The buyer/owner of a call can "call away" the underlying FROM the seller/writer. The buyer/owner of a put can "put" the underlying TO the seller/writer. Somebody who's short needs to buy the underlying to close out, so selling the put is what he wants. 1) If market goes down, below the strike, then he's in the black; even if he gets assigned the underlying, that's exactly what he wants, and now he's got a lower basis, winning trade. 2) If market moves down a bit, ranges, or goes up slower than the received premium, then that's good, and he can do it again (if using the shorter expirations). 3) If market moves up too fast, then he's lost more. That's what Tom cautioned: "What you need is a reasonable expectation that you can raise that strike/cash faster than the market can raise it's mark, week after week after week (without fail). So! You need 12pts. What has the market average been?"
You sell puts betting that ES is heading higher. Essentially, this will offset the risk of OP's short position. If ES does go up, then the puts will expire worthless and he makes money. If it goes down, he's safe since he holds the underlying. But I wish it were this easy. It's not.
close the trade now and start fresh... well actually based on your action of entering a trade without exit, don't even start again lol....invest in QQQ long term. there is no such thing as 'option your way out of this'.... why does the current position even matter? if there is profit to be made by options then that would be a trade by itself, unrelated to the on-hand position. really at this point any suggestions are just crap shoots 50/50 at best... but usually people screw up more when they panic, which OP is.... so the best thing to do is to close right away.
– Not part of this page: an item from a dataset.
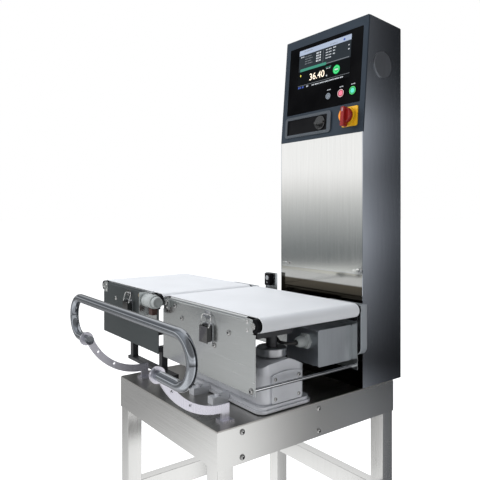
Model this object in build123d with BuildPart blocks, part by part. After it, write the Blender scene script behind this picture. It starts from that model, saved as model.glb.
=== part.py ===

There is a little underlying battle here, between "Sunk costs are sunk." and the recognition of the full implications of an existing position, no matter how shitty it appears from first look. "Sunk costs are sunk" is a *powerful* economic maxim that reflects once a decision is made and money is spent, it is only your going-forward considerations -- capital and probability effects -- that matter. But at the same time, you don't, for example, ignore *salvage* value. [!!] In this case, the fact that the short at $3022 turned bad does NOT matter. -$55 sucks! For sure! But the only thing that matters now is where that leaves you: you ARE $55 down. That's a fact. BUT ANOTHER FACT is that you now have an ability to sell a covered put (or a bunch of them), with your only danger being....... Whether your 100% guaranteed ability to bring in premium is beaten by the market's ability to create new loss beyond your current position. Can your rate of premium-writing beat the expected market movement? If the market had just sunk 3%-5%-8%, and had plenty of cusp-rich considerations in front of us -- any of which could jack the market by multiple percentages up or down -- then recommending the selling of puts against a short position may not win many fans. But given that we're breaching all-time highs, that economic fundamentals have edged away from "stall" indications, that we're nearing the end of a controlled-but-positive earnings season........ We should be hearing from The V-Man about "The SPX has topped at ________" thread again.
Though it will be of no help in this particular instance, let me reiterate what the insufferable McNeil said. He said , "Never short a market because you think it is too high." And to that I'll add that a market that is too high is more likely to go higher than it is to go down!
That would be too easy. And the best ummm option. Make many more of those trades and they will have cheap wine on hand for years to come.